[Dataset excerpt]
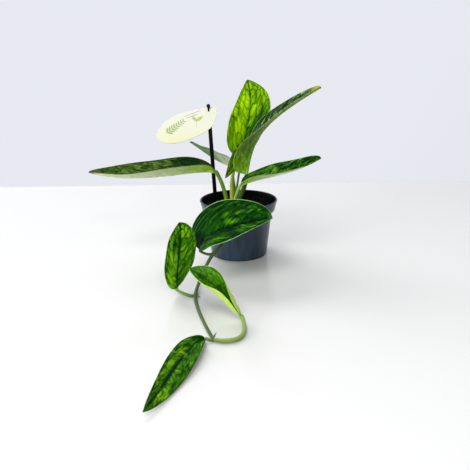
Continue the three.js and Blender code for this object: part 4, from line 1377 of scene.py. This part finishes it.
FILM = 0.06
SPRIG_PAIRS = 8
SPRIG_FOOT = (-74, -8)
SPRIG_LENGTH = 34
SPRIG_TILT = 14
LEAFLET_ANGLE = 52
sprig = [bar(*SPRIG_FOOT, SPRIG_LENGTH, 0.7, SPRIG_TILT)]
for k in range(SPRIG_PAIRS):
    share = (k + 0.6) / SPRIG_PAIRS
    x = SPRIG_FOOT[0] + SPRIG_LENGTH * share * math.cos(math.radians(SPRIG_TILT))
    y = SPRIG_FOOT[1] + SPRIG_LENGTH * share * math.sin(math.radians(SPRIG_TILT))
    size = 9.5 * (1 - 0.45 * share)
    for side in (LEAFLET_ANGLE, -LEAFLET_ANGLE):
        sprig.append(leaflet(x, y, size, size * 0.42, SPRIG_TILT + side))
seedling = [bar(-30, -19, 12, 0.7, 62), leaflet(-25, -9.5, 12, 6, 96), leaflet(-25, -9.5, 13, 6.5, 18)]
rules = [bar(-38, 6.2, 26, 0.8, -3), bar(-36, 2.4, 18, 0.8, -3)]
PRINTS = {
    "label_sprig": (sprig, (0.42, 0.50, 0.20)),
    "label_seedling": (seedling, (0.50, 0.58, 0.22)),
    "label_rules": (rules, (0.36, 0.36, 0.36)),
}
for name, (outlines, colour) in PRINTS.items():
    films = [cut_out(f"{name}_{k}", [outline], FILM, 0.01) for k, outline in enumerate(outlines)]
    film = join(*films) if len(films) > 1 else films[0]
    film.name = name
    film.data.transform(LABEL_PLACE @ Matrix.Translation((0, 0, (LABEL_THICKNESS / 2) * MM)))
    paint(film, film_material(name, colour))
    finish_piece(film, slot="label_plastic")


# %% Label finish
def label_material():
    """Cream card, warmer towards its lower edge."""
    tree, shader, material = new_material("label_cream")
    height = node(tree, "ShaderNodeSeparateXYZ", {
        "Vector": node(tree, "ShaderNodeTexCoord").outputs["Object"]}).outputs["Z"]
    colour = blend(tree, ramp(tree, height, 0.205, 0.175), (0.70, 0.70, 0.57), (0.68, 0.68, 0.40))
    colour = blend(tree, times(tree, noise(tree, 90, 3), 0.1), colour, (0.7, 0.7, 0.6))
    wire(tree, shader, {"Base Color": colour, "Roughness": 0.4,
                        "Normal": bump(tree, noise(tree, 1200, 3), 0.00005, 0.4)})
    return material


paint(label, label_material())
finish_piece(label, "label", slot="label_plastic")
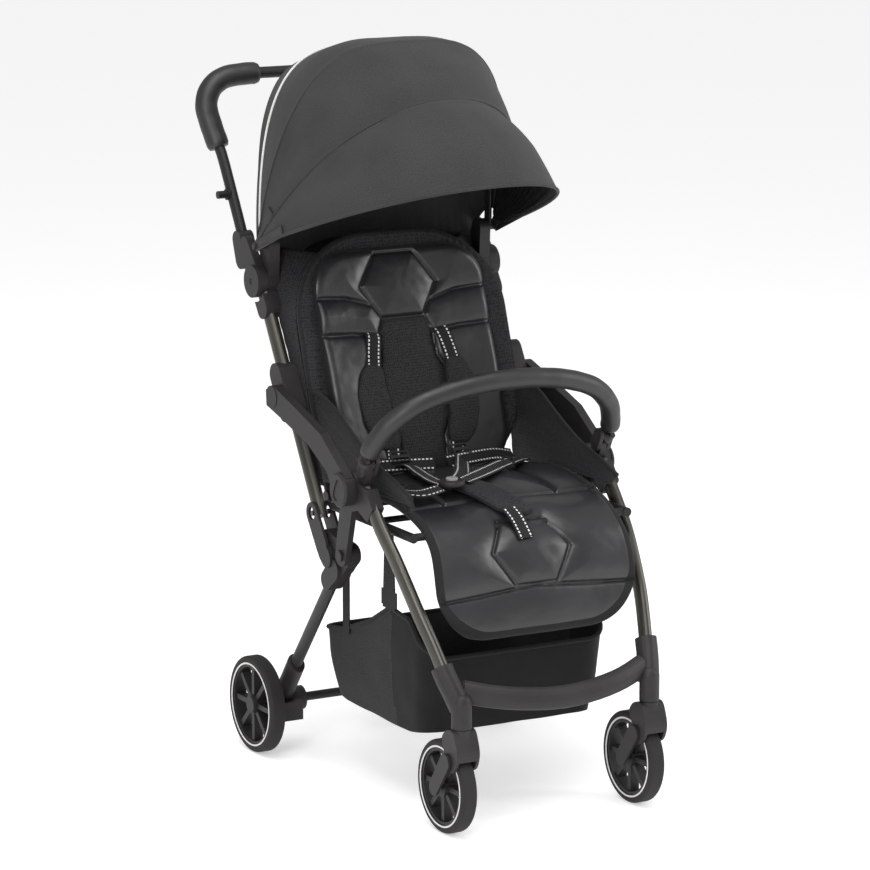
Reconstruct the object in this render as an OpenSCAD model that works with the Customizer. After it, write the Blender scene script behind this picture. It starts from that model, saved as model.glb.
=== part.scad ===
// Compact folding baby stroller: a frame of oval tubes with fold pivots, four wheels,
// two front casters, a folding canopy, a reclining seat, a bumper bar and a basket.
// Millimetres. +Z is up, X is the width, and the stroller's front faces -Y.
// A side number of 1 is the child's left (+X), and -1 is the child's right.

/* [What to show] */
// Sub-part to draw

/* [Wheels] */
// Front wheel diameter
front_wheel_d = 140; // [130:1:144]
// Rear wheel diameter
rear_wheel_d = 152; // [140:1:154]
// Tyre width
tyre_w = 25; // [22:1:26]
// Distance from the stroller's middle to a front wheel
front_track = 160; // [156:1:162]
// Distance from the stroller's middle to a rear wheel
rear_track = 210; // [208:1:212]
// Trail of the front casters, from swivel axis to wheel axle
caster_trail = 42; // [38:1:44]
// Number of spokes in a wheel
spokes = 8; // [5:1:10]

/* [Frame] */
// Distance from the stroller's middle to the side tubes
tube_x = 195; // [194:1:196]
// Oval side tube, thickness across the stroller
tube_t = 20; // [16:1:20]
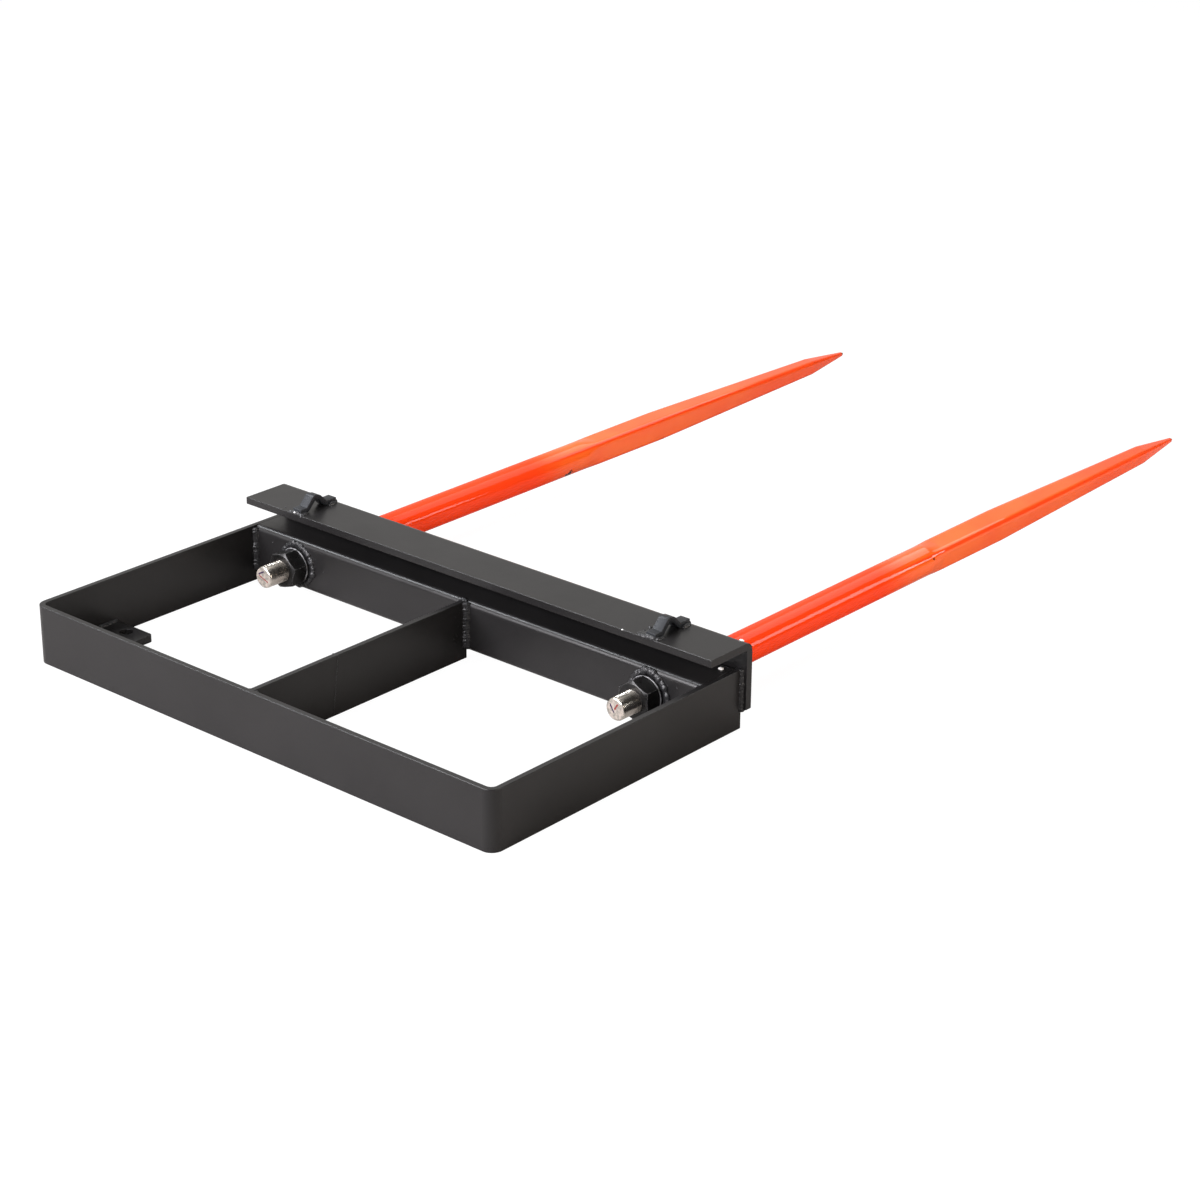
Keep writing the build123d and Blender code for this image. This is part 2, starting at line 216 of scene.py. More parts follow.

§ **Work to do**: Set down the entries verbatim, leaving none out.

§ **Output of the exercise**:
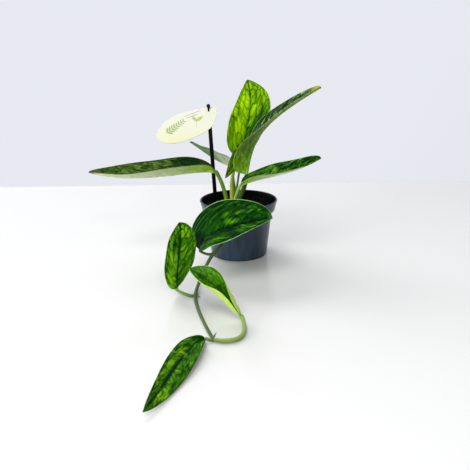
Continue the three.js and Blender code for this object: part 4, from line 1377 of scene.py. This part finishes it.
FILM = 0.06
SPRIG_PAIRS = 8
SPRIG_FOOT = (-74, -8)
SPRIG_LENGTH = 34
SPRIG_TILT = 14
LEAFLET_ANGLE = 52
sprig = [bar(*SPRIG_FOOT, SPRIG_LENGTH, 0.7, SPRIG_TILT)]
for k in range(SPRIG_PAIRS):
    share = (k + 0.6) / SPRIG_PAIRS
    x = SPRIG_FOOT[0] + SPRIG_LENGTH * share * math.cos(math.radians(SPRIG_TILT))
    y = SPRIG_FOOT[1] + SPRIG_LENGTH * share * math.sin(math.radians(SPRIG_TILT))
    size = 9.5 * (1 - 0.45 * share)
    for side in (LEAFLET_ANGLE, -LEAFLET_ANGLE):
        sprig.append(leaflet(x, y, size, size * 0.42, SPRIG_TILT + side))
seedling = [bar(-30, -19, 12, 0.7, 62), leaflet(-25, -9.5, 12, 6, 96), leaflet(-25, -9.5, 13, 6.5, 18)]
rules = [bar(-38, 6.2, 26, 0.8, -3), bar(-36, 2.4, 18, 0.8, -3)]
PRINTS = {
    "label_sprig": (sprig, (0.42, 0.50, 0.20)),
    "label_seedling": (seedling, (0.50, 0.58, 0.22)),
    "label_rules": (rules, (0.36, 0.36, 0.36)),
}
for name, (outlines, colour) in PRINTS.items():
    films = [cut_out(f"{name}_{k}", [outline], FILM, 0.01) for k, outline in enumerate(outlines)]
    film = join(*films) if len(films) > 1 else films[0]
    film.name = name
    film.data.transform(LABEL_PLACE @ Matrix.Translation((0, 0, (LABEL_THICKNESS / 2) * MM)))
    paint(film, film_material(name, colour))
    finish_piece(film, slot="label_plastic")


# %% Label finish
def label_material():
    """Cream card, warmer towards its lower edge."""
    tree, shader, material = new_material("label_cream")
    height = node(tree, "ShaderNodeSeparateXYZ", {
        "Vector": node(tree, "ShaderNodeTexCoord").outputs["Object"]}).outputs["Z"]
    colour = blend(tree, ramp(tree, height, 0.205, 0.175), (0.70, 0.70, 0.57), (0.68, 0.68, 0.40))
    colour = blend(tree, times(tree, noise(tree, 90, 3), 0.1), colour, (0.7, 0.7, 0.6))
    wire(tree, shader, {"Base Color": colour, "Roughness": 0.4,
                        "Normal": bump(tree, noise(tree, 1200, 3), 0.00005, 0.4)})
    return material


paint(label, label_material())
finish_piece(label, "label", slot="label_plastic")
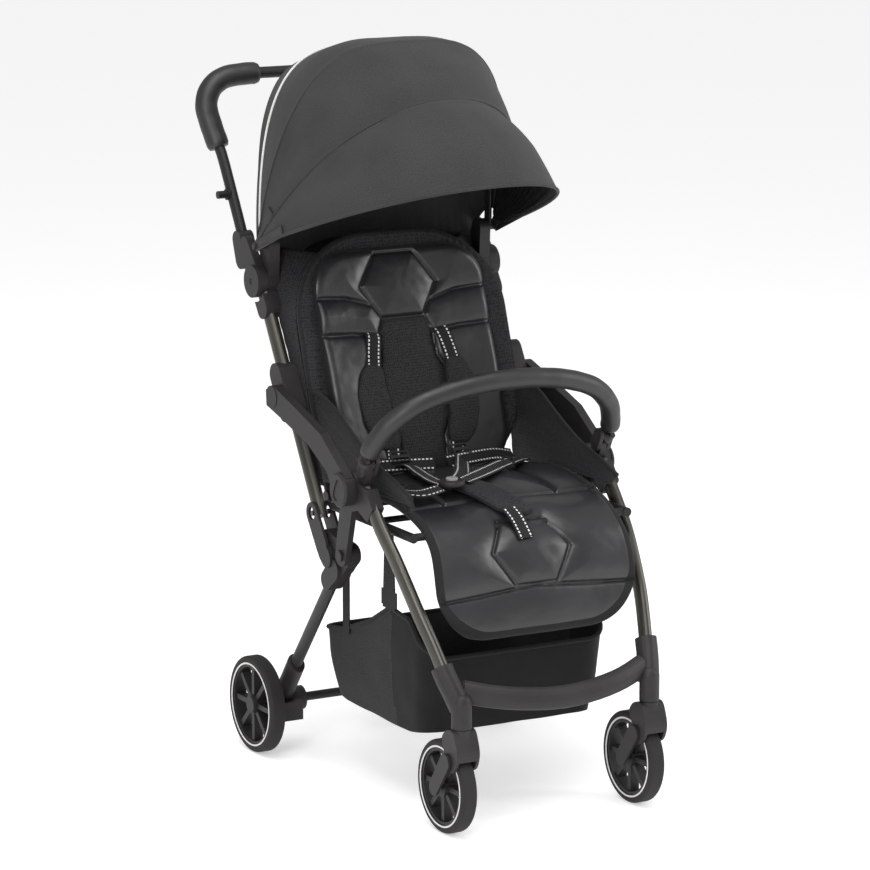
Reconstruct the object in this render as an OpenSCAD model that works with the Customizer. After it, write the Blender scene script behind this picture. It starts from that model, saved as model.glb.
=== part.scad ===
// Compact folding baby stroller: a frame of oval tubes with fold pivots, four wheels,
// two front casters, a folding canopy, a reclining seat, a bumper bar and a basket.
// Millimetres. +Z is up, X is the width, and the stroller's front faces -Y.
// A side number of 1 is the child's left (+X), and -1 is the child's right.

/* [What to show] */
// Sub-part to draw

/* [Wheels] */
// Front wheel diameter
front_wheel_d = 140; // [130:1:144]
// Rear wheel diameter
rear_wheel_d = 152; // [140:1:154]
// Tyre width
tyre_w = 25; // [22:1:26]
// Distance from the stroller's middle to a front wheel
front_track = 160; // [156:1:162]
// Distance from the stroller's middle to a rear wheel
rear_track = 210; // [208:1:212]
// Trail of the front casters, from swivel axis to wheel axle
caster_trail = 42; // [38:1:44]
// Number of spokes in a wheel
spokes = 8; // [5:1:10]

/* [Frame] */
// Distance from the stroller's middle to the side tubes
tube_x = 195; // [194:1:196]
// Oval side tube, thickness across the stroller
tube_t = 20; // [16:1:20]
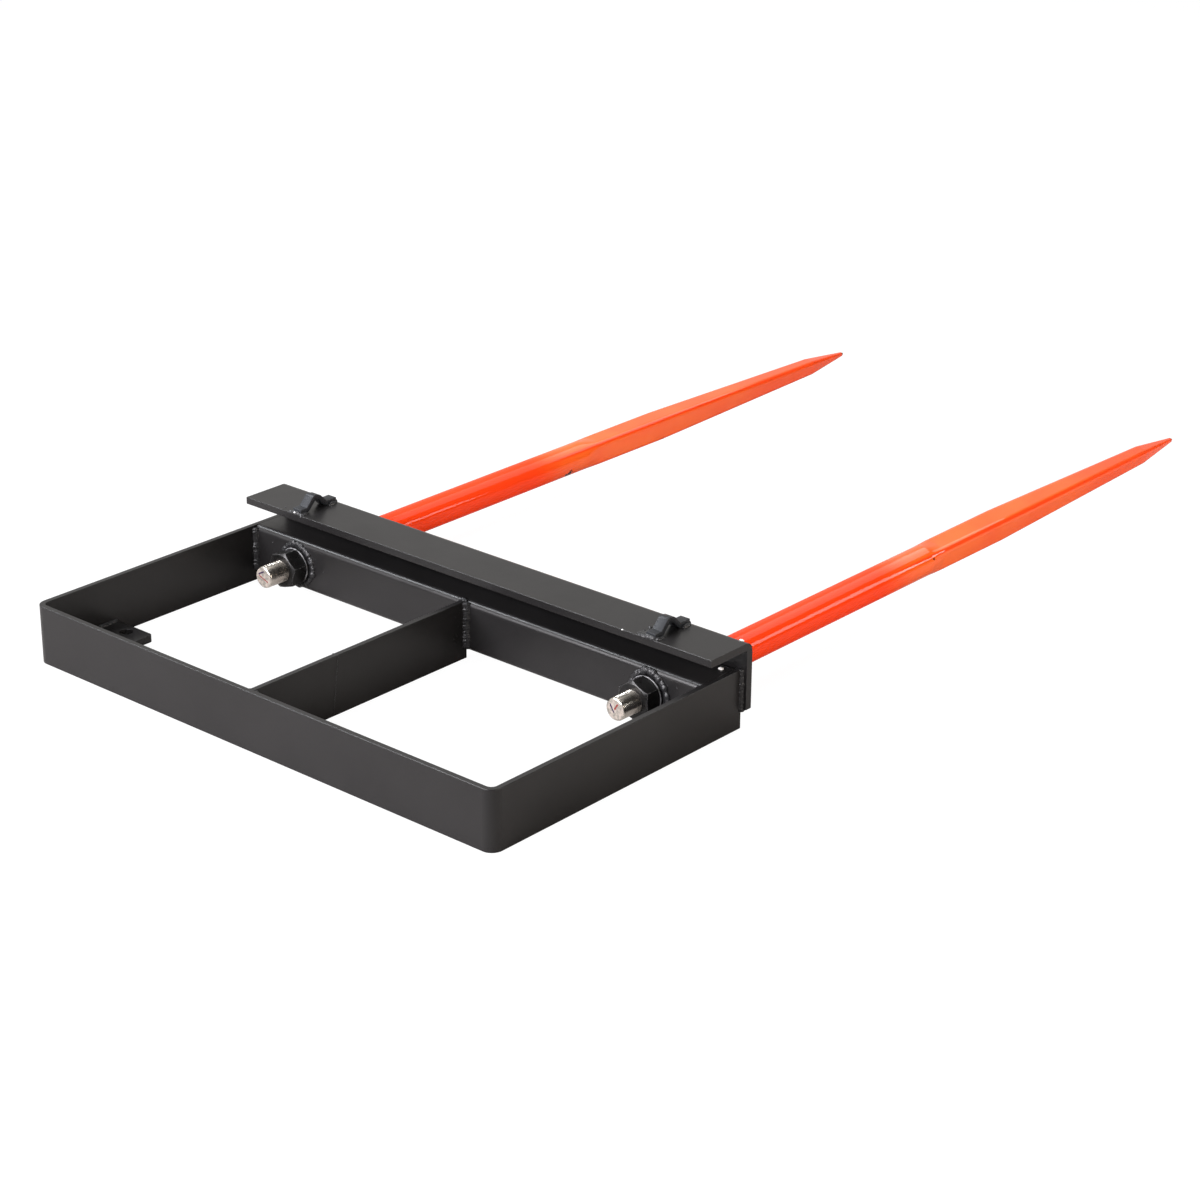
Keep writing the build123d and Blender code for this image. This is part 2, starting at line 216 of scene.py. More parts follow.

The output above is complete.